People Also Asked (PAA)

Does the NZ ETS actually reduce emissions?

Yes, by putting a price on carbon, the NZ ETS makes high-emissions activities more expensive and low-emissions activities more profitable. Over time, this shifts investment toward renewable energy, energy efficiency, and reforestation, which are essential for meeting New Zealand’s 2050 net-zero target.

Who has to pay for the NZ ETS?

Directly, about 300 to 400 large companies (participants) must pay. Indirectly, every New Zealander pays through higher costs for petrol, electricity (if generated from gas or coal), and other goods where carbon costs are passed down the supply chain.

What is the current price of an NZU?

The price of an NZU fluctuates daily on the secondary market. It is influenced by government auction results, policy changes, and global carbon market trends. You can check current spot prices on various New Zealand carbon trading platforms.

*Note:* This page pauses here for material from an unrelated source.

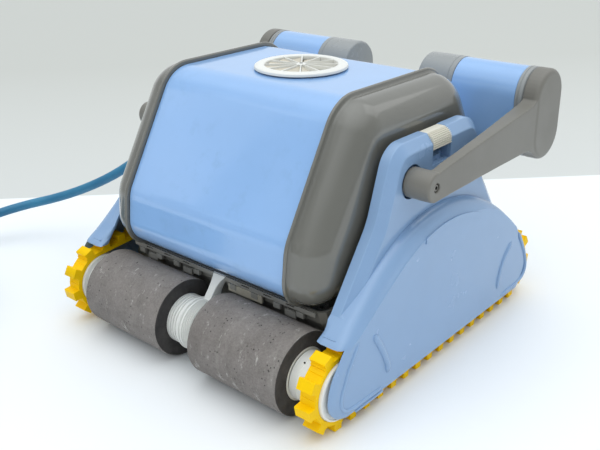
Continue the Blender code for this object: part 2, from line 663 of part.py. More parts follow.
# ---------------------------------------------------------------- cable
def smooth_route(points, count):
    """Evenly spaced points on a smooth curve through the given ones."""
    pts = [Vector(p) for p in points]
    pts = [2 * pts[0] - pts[1]] + pts + [2 * pts[-1] - pts[-2]]
    fine = []
    for i in range(1, len(pts) - 2):
        p0, p1, p2, p3 = pts[i - 1 : i + 3]
        k0, k1, k2 = ((b - a).length ** 0.5 for a, b in ((p0, p1), (p1, p2), (p2, p3)))
        t1, t2, t3 = k0, k0 + k1, k0 + k1 + k2
        for j in range(40):
            t = t1 + (t2 - t1) * j / 40
            a1 = p0 * ((t1 - t) / t1) + p1 * (t / t1)
            a2 = p1 * ((t2 - t) / (t2 - t1)) + p2 * ((t - t1) / (t2 - t1))
            a3 = p2 * ((t3 - t) / (t3 - t2)) + p3 * ((t - t2) / (t3 - t2))
            b1 = a1 * ((t2 - t) / t2) + a2 * (t / t2)
            b2 = a2 * ((t3 - t) / (t3 - t1)) + a3 * ((t - t1) / (t3 - t1))
            fine.append(b1 * ((t2 - t) / (t2 - t1)) + b2 * ((t - t1) / (t2 - t1)))
    fine.append(pts[-2])
    lengths = [0.0]
    for a, b in zip(fine, fine[1:]):
        lengths.append(lengths[-1] + (b - a).length)
    out, i = [], 0
    for k in range(count):
        s = lengths[-1] * k / (count - 1)
        while i < len(fine) - 2 and lengths[i + 1] < s:
            i += 1
        span = lengths[i + 1] - lengths[i]
        out.append(fine[i].lerp(fine[i + 1], (s - lengths[i]) / span if span else 0))
    return out


def pipe(name, points, radii, mat, resolution):
    """A round tube along points, whose radius may change along it."""
    curve = bpy.data.curves.new(name, "CURVE")
    curve.dimensions = "3D"
    curve.bevel_depth = 1.0
    curve.bevel_resolution = resolution
    curve.use_fill_caps = True
    spline = curve.splines.new("POLY")
    spline.points.add(len(points) - 1)
    for point, p, r in zip(spline.points, points, radii):
        point.co = (*p, 1)
        point.radius = r
    obj = bpy.data.objects.new(name, curve)
    bpy.context.scene.collection.objects.link(obj)
    return made(obj, name, mat)


# The cable leaves the left panel, droops forward to the floor, and lies along it to the coil.
COIL_LANE = COIL_AT[0] - COIL_OUT + CABLE_D / 2
ROUTE = [
    EXIT, (-0.2120, 0.0200, 0.2060), (-0.2360, 0.0175, 0.2020), (-0.2640, 0.0080, 0.1830), (-0.3300, -0.0340, 0.1250), (-0.3880, -0.0560, 0.0910),
    (-0.4450, -0.0800, 0.0660), (-0.4830, -0.1130, 0.0540), (-0.5070, -0.1480, 0.0450), (-0.5330, -0.2000, 0.0290),
    (-0.5540, -0.2560, 0.0150), (-0.5680, -0.3100, 0.0085), (COIL_LANE, -0.3560, 0.0075), (COIL_LANE, -0.3760, 0.0075),
]
BOOT = 0.046  # length of the strain relief


def cable_pieces():
    gland = turned(
        "cable_gland",
        [(0, -0.2067), (0.0095, -0.2067), (0.0105, -0.2055), (0.0105, -0.1993), (0, -0.1993)],
        6, "X", (0, EXIT[1], EXIT[2]), DARK,
    )
    gland.data.transform(Matrix.Identity(4))
    route = smooth_route(ROUTE, 600)
    walked = [0.0]
    for a, b in zip(route, route[1:]):
        walked.append(walked[-1] + (b - a).length)
    split = next(i for i, s in enumerate(walked) if s >= BOOT)
    # A short last length at each end keeps its face square to the cable.
    steps = [0, 4] + [round(split * k / 8) for k in range(1, 8)] + [split - 4, split]
    boot = [route[i] for i in steps]
    radii = [0.0098 - 0.0019 * i / split for i in steps]
    pipe("strain_relief", boot, radii, DARK, 3)
    # The tube stops where its side reaches the coil.
    centre = Vector((*COIL_AT, 0))
    reach = COIL_OUT + CABLE_D / 2 + GAP
    stop = next(i for i, p in enumerate(route) if (Vector((p.x, p.y, 0)) - centre).length <= reach) - 1
    start = next(i for i, s in enumerate(walked) if s >= walked[split] + 2 * GAP)
    count = 24
    steps = [round(start + (stop - start) * k / (count - 1)) for k in range(count)]
    picked = [route[i] for i in steps[:1] + [start + 4] + steps[1:-1] + [stop - 4, stop]]
    pipe("cable", picked, [CABLE_D / 2] * len(picked), CABLE, 2)
    rows = [(COIL_IN, COIL_HIGH - 0.005), (COIL_IN + 0.005, COIL_HIGH), (COIL_OUT - 0.005, COIL_HIGH), (COIL_OUT, COIL_HIGH - 0.005), (COIL_OUT, 0.0052), (COIL_OUT - 0.005, 0.0002), (COIL_IN + 0.005, 0.0002), (COIL_IN, 0.0052)]
    turned("cable_coil", rows, 36, "Z", (*COIL_AT, 0), CABLE)
    # The connector lies along the coil's top, in line with the cable's last turn.
    plug = turned(
        "cable_connector",
        [(0, 0.030), (0.0090, 0.030), (0.0090, 0.012), (0.0120, 0.010), (0.0120, -0.016), (0.0085, -0.030), (0, -0.030)],
        16, "Y", (COIL_AT[0] + 0.122, COIL_AT[1] + 0.012, COIL_HIGH + 0.0124), DARK,
    )
    return gland, plug


# ---------------------------------------------------------------- assembly
body_shell()
right_cap = end_cap("right_end_cap")
mirrored(right_cap, "left_end_cap")
outlet_grille()
base_frame()
bottom_lid()
inlet_flap("front_inlet_flap", -1)
inlet_flap("rear_inlet_flap", 1)
lid_latch("front_lid_latch", -1)
lid_latch("rear_lid_latch", 1)
roller_support("front_roller_support", -1)
roller_support("rear_roller_support", 1)
impeller_duct()
pump_motor()
pivot_at(impeller(), (0, 0, 0.2840))
pivot_at(rod("impeller_shaft", 0.0030, 0.2623, 0.2990, (0, 0, 0), STEEL, "Z", 12), (0, 0, 0.2840))

# The filter frame stands on the lid, and the mesh cartridge covers it, open below.
prism("filter_frame", [rounded([(-0.112, -0.090, 0.008), (-0.112, 0.090, 0.008), (0.112, 0.090, 0.008), (0.112, -0.090, 0.008)], 2),
                       rounded([(-0.106, -0.084, 0.005), (-0.106, 0.084, 0.005), (0.106, 0.084, 0.005), (0.106, -0.084, 0.005)], 2)], 0.0275, 0.0640, WHITE, "Z")


def cartridge_row(x, y, z):
    return [(u, v, z) for u, v in rounded([(-x, -y, 0.012), (-x, y, 0.012), (x, y, 0.012), (x, -y, 0.012)], 3)]


loft("filter_cartridge", [cartridge_row(0.094, 0.078, 0.1855), cartridge_row(0.105, 0.085, 0.1700), cartridge_row(0.110, 0.088, 0.0645), cartridge_row(0.112, 0.090, 0.0645),
                    cartridge_row(0.107, 0.087, 0.1710), cartridge_row(0.096, 0.080, 0.1875)], MESH)

for side, word in ((1, "right"), (-1, "left")):
    drive_motor(word + "_drive_motor", side)
    low, high = sorted((side * 0.1549, side * 0.2090))
    pivot_at(rod(word + "_drive_shaft", 0.0040, low, high, (0, 0, DRIVE_Z), STEEL, "X", 12), (0, 0, DRIVE_Z))
    drive_pulley(word + "_drive_pulley", side)
    track(word + "_track", side)
    latch_slider(word + "_latch_slider", side)
    for end, place in ((-1, "front"), (1, "rear")):
        track_wheel("%s_%s_track_wheel" % (place, word), side, end)
        brush_tube("%s_%s_brush_tube" % (place, word), side, end)
        foam_roll("%s_%s_foam_roll" % (place, word), side, end)

mirrored(side_panel("right_side_panel"), "left_side_panel")
mirrored(handle_arm("right_handle_arm"), "left_handle_arm")
mirrored(pivot_screw("right_pivot_screw"), "left_pivot_screw")
# Each float is a hollow cup, and its cap closes the open end.
float_rows = [(0.1963, 0.0036), (0.1108, 0.0036), (0.1108, 0.0006), (0.1993, 0.0006)]
mirrored(loft("right_float", [at_x(x, stadium(d, 8)) for x, d in float_rows], BLUE), "left_float")
cap_rows = [(0.0613, 0.0060), (0.0640, 0.0030), (0.1105, 0.0030), (0.1105, 0.0), (0.0625, 0.0), (0.0595, 0.0016), (0.0583, 0.0040)]
mirrored(loft("right_float_cap", [at_x(x, stadium(d, 8)) for x, d in cap_rows], GREY), "left_float_cap")
ring_rows = [(0.1996, 0.0), (0.2075, 0.0), (0.2095, 0.0020)]
mirrored(loft("right_float_collar", [at_x(x, stadium(d, 8)) for x, d in ring_rows], GREY), "left_float_collar")
rod("handle_grip_bar", 0.0115, -0.0580, 0.0580, (0, FLOAT_Y, 0.2520), ARM_GREY, "X", 20)
cable_pieces()

for piece in PARTS.objects:
    if "handle" in piece.name or "float" in piece.name:
        pivot_at(piece, (0, PIVOT_Y, PIVOT_Z))
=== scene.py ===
"""Looks for the tracked pool cleaner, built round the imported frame."""
import math

import bmesh
import bpy
from mathutils import Matrix, Vector, noise


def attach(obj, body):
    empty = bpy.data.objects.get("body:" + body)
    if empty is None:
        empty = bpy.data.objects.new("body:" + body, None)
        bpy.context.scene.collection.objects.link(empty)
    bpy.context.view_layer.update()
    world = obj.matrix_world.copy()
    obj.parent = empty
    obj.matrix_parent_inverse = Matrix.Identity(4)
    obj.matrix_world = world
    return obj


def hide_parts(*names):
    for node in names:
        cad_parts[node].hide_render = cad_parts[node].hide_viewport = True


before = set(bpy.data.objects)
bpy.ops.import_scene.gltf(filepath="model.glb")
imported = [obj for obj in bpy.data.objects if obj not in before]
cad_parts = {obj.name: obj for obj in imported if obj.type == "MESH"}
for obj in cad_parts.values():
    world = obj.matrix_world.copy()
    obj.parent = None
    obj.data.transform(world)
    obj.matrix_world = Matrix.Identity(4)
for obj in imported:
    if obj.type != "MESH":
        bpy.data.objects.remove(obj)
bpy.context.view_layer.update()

# ---------------------------------------------------------------- dimensions shared with the CAD
AXLE_Y, AXLE_Z = 0.1845, 0.0485
FOAM_R, FOAM_IN, FOAM_OUT = 0.0482, 0.0270, 0.1597
HUB_R, BELT_R, BELT_HALF, TIP_R = 0.0275, 0.0370, 0.0025, 0.0485
BELT_IN, BELT_OUT, CLEATS, PHASE, DRIVE_Z = 0.1860, 0.2060, 39, 0.0016, 0.0620
PANEL_IN, PANEL_FACE = 0.1785, 0.2150
PIVOT_Y, PIVOT_Z = -0.0550, 0.2355
FLOAT_Y, FLOAT_LOW, FLOAT_TOP, FLOAT_HALF = 0.1950, 0.2005, 0.3135, 0.0345
BODY_TOP = 0.3200
CABLE_D = 0.0140
EXIT = (-0.2070, 0.0200, 0.2060)
COIL_AT, COIL_OUT = (-0.4250, -0.4350), 0.1575
X = Vector((1, 0, 0))


# ---------------------------------------------------------------- camera
def place_camera():
    cam = bpy.data.objects.new("camera", bpy.data.cameras.new("camera"))
    bpy.context.scene.collection.objects.link(cam)
    right = Vector((0.75731, 0.65291, -0.01392))
    up = Vector((-0.25104, 0.31073, 0.91675))
    ahead = Vector((-0.60288, 0.69077, -0.39922))
    turn = Matrix((right, up, -ahead)).transposed().to_4x4()
    cam.matrix_world = Matrix.Translation((0.63607, -0.73537, 0.53676)) @ turn
    cam.data.lens, cam.data.sensor_width = 49.052, 36
    cam.data.clip_start, cam.data.clip_end = 0.02, 50
    bpy.context.scene.camera = cam


place_camera()
bpy.context.scene.view_settings.view_transform = "Standard"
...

Can I buy NZUs as an individual?

Yes, any individual or organization can open an account in the New Zealand Emission Unit Register and buy NZUs through a broker. Some people buy them as an investment, while others buy and “cancel” them to voluntarily offset their own carbon footprint.

What happens to the money from NZ ETS auctions?

The revenue generated from NZU auctions goes into the government’s Climate Emergency Response Fund (CERF). This money is ring-fenced to fund climate-related initiatives, such as decarbonizing the public sector, supporting industrial innovation, and improving public transport.

How does the NZ ETS compare to other countries?

The NZ ETS is unique because it includes forestry and covers almost all sectors of the economy except agriculture. Most other schemes, like the EU ETS, focus primarily on heavy industry and power generation and do not fully integrate forestry credits in the same way.